Os preços disparavam, o mercado negro também. Entre as dificuldades de abastecimento que marcaram os primeiros anos da democracia, a escassez do bacalhau era particularmente sentida. Havia uma razão de fundo, explicada por um secretário de Estado numa reportagem da RTP que procurava responder às perguntas de ‘donas de casa’ em fúria com o aumento dos preços da comida: «Não se pode recorrer com a intensidade que seria desejável às importações».
O bacalhau, que vinha da Noruega ou da Islândia, passou num instante de comida de pobres, como era no início do século XX, a quase comida de ricos quando o século entrou nos anos 70. Não havia. Era importado em pequenas doses, insuficientes para o amor incondicional dos portugueses por bacalhau seco.
A 2 de maio de 1976, entrevistado pela RTP a propósito do novo sistema de distribuição, o secretário de Estado do Comércio Alimentar, Alberto Ferreira, dizia que a situação obrigaria os portugueses a reduzir o consumo de bacalhau seco, uma tradição nacional que se perdia nos tempos. «A médio e longo prazo temos de nos convencer que o bacalhau é um produto que tende a existir cada vez menos no mundo. Pelo menos o bacalhau seco tal como nós o comemos. Temos que nos preparar, nós os consumidores todos, para ir gradualmente substituindo o bacalhau por outros produtos, como o bacalhau congelado, que é consumido noutros países como os Estados Unidos e o Canadá», dizia o governante.
A questão para a falta de bacalhau era sempre a mesma: «A importação tem limites», justificava o secretário de Estado do Comércio Alimentar que, mesmo assim, apontava que no ano de 1976 conseguiria superar-se as 64 mil toneladas de bacalhau importadas em 1975. Mas ao dizer que a importação tinha limites, o governante torneava habilmente a razão verdadeira desses limites: Portugal não tinha divisas para comprar ao exterior.

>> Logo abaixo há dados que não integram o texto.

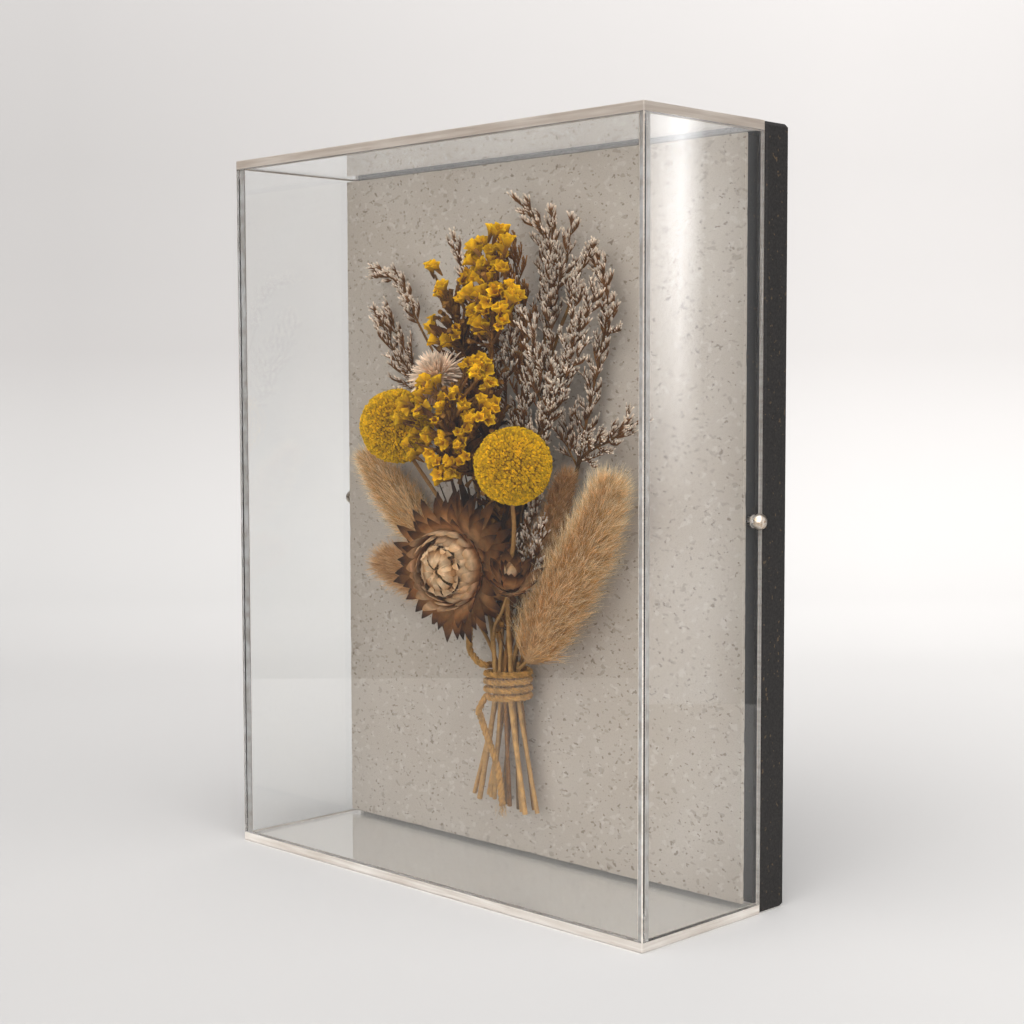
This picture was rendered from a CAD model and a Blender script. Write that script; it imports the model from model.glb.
import math

import bmesh
import bpy
import numpy as np
from mathutils import Matrix


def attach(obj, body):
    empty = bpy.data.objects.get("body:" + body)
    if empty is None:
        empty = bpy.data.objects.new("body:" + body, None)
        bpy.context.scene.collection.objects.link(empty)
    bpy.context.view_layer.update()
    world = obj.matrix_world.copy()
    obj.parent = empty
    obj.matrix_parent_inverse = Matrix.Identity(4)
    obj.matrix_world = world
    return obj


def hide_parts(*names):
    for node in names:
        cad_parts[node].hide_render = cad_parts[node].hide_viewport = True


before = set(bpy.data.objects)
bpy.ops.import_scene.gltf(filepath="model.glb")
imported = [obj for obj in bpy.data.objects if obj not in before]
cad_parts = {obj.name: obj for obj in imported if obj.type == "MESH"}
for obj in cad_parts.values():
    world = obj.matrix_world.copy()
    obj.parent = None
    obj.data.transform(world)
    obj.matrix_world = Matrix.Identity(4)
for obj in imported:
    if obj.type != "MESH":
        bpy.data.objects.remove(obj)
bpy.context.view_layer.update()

# The plaque is a thin slab of warm grey limestone, honed on its face and sawn on
# all four edges, where small chips have broken away.
MM = 0.001
HEIGHT = 0.250  # of the whole frame
FACE_Y = 0.0153  # the plaque's front face, behind the frame's middle
PLAQUE_WIDTH, PLAQUE_THICKNESS, PLAQUE_HEIGHT = 0.1875, 0.0015, 0.2418


def rgb(red, green, blue):
    """A display colour (0 to 255) as the linear colour that shader sockets take."""
    level = np.array([red, green, blue]) / 255
    linear = np.where(level <= 0.04045, level / 12.92, ((level + 0.055) / 1.055) ** 2.4)
    return (*linear.tolist(), 1.0)


def add(tree, kind, wires=None, **values):
    """A new shader node, its settings or input values set and its inputs wired."""
    made = tree.nodes.new("ShaderNode" + kind)
    for name, value in values.items():
        if hasattr(made, name):
            setattr(made, name, value)
        else:
            made.inputs[name.replace("_", " ")].default_value = value
    for name, source in (wires or {}).items():
        tree.links.new(source, made.inputs[name])
    return made


def mix(tree, share, low, high, blend_type="MIX"):
    """The colour low, turned into the colour high by a share."""
    made = add(tree, "Mix", data_type="RGBA", blend_type=blend_type)
    for index, value in ((0, share), (6, low), (7, high)):
        if isinstance(value, bpy.types.NodeSocket):
            tree.links.new(value, made.inputs[index])
        else:
            made.inputs[index].default_value = value
    return made.outputs[2]


def ramp(tree, source, *stops):
    """The colour that a row of (value, colour) stops gives for a value."""
    made = add(tree, "ValToRGB", {0: source})
    elements = made.color_ramp.elements
    for place, _ in stops[2:]:
        elements.new(place)
    for element, (place, colour) in zip(elements, stops):
        element.position = place
        element.color = colour
    return made.outputs[0]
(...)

«A importação tem limites, primeiro porque o bacalhau não abunda no mundo, e também tem limites porque se aparecermos no mercado a dizer que estamos aflitos para comprar bacalhau, o preço sobe. E temos de considerar esse aspeto», disse o homem responsável pelo comércio alimentar.
Em 1978, a 23 de novembro, o Governo já garantia aos portugueses um quilo e pouco por cabeça. O bacalhau não faltaria nesse Natal.
É com entusiasmo genuíno que o jornalista da RTP Pedro Oliveira (o único sex-symbol televisivo desses tempos, que António Pedro Vasconcelos aproveitará depois para o cinema como protagonista do filme O Lugar do Morto) faz a reportagem da distribuição do bacalhau importado da Noruega e Islândia. «Cada português tem em média um quilo e 200 gramas do fiel amigo para cozinhar de 1001 maneiras. Efetivamente começa agora a distribuição de 135 mil fardos de bacalhau, mais de 8 mil toneladas e um milhão de contos, a cargo da Comissão Reguladora do Comércio», diz Pedro Oliveira.
A produção nacional «muito reduzida» iria «mesmo assim lançar mais 60 mil fardos no mercado». Continua a reportagem da RTP: «Mais de 40 mil armazenistas e retalhistas acorrem às praças da Comissão Reguladora de Lisboa, Porto e Aveiro levando uma quantidade de bacalhau calculada em função do seu movimento comercial.
O consumidor poderá encontrar o [bacalhau] especial a 200 escudos por quilo, preço tabelado, o [bacalhau] corrente a 150 escudos e o sortido pequeno a 100. Isto se forem respeitadas as margens legais de comercialização e a fiscalização não permitir que se vendam postas por debaixo do balcão».
É verdade que a venda da posta por baixo do balcão estava há algum tempo instituída e ter um merceeiro amigo valia ouro por esses dias de escassez de bacalhau. Mas para a consoada do Natal de 1978 o bacalhau parecia garantido a todos os portugueses.
E o muito jovem Pedro Oliveira concluía a reportagem: «Esta distribuição de Natal é a última das quatro efetuadas em 1978. Portugal consome atualmente cerca de 20 mil toneladas de bacalhau por ano, o que corresponde a três milhões de contos. Não será o suficiente, mas esperemos que a consoada de bacalhau faça esquecer a austeridade pelo menos por uma noite».
Nesse ano de 1978 Portugal tinha conhecido três governos: o segundo de Mário Soares, com o apoio do CDS, que tomou posse em janeiro e durou sete meses. Seguiram-se os governos de iniciativa presidencial. Primeiro, o de Nobre da Costa, que só durou três meses. No Natal o primeiro-ministro era Carlos Alberto da Mota Pinto.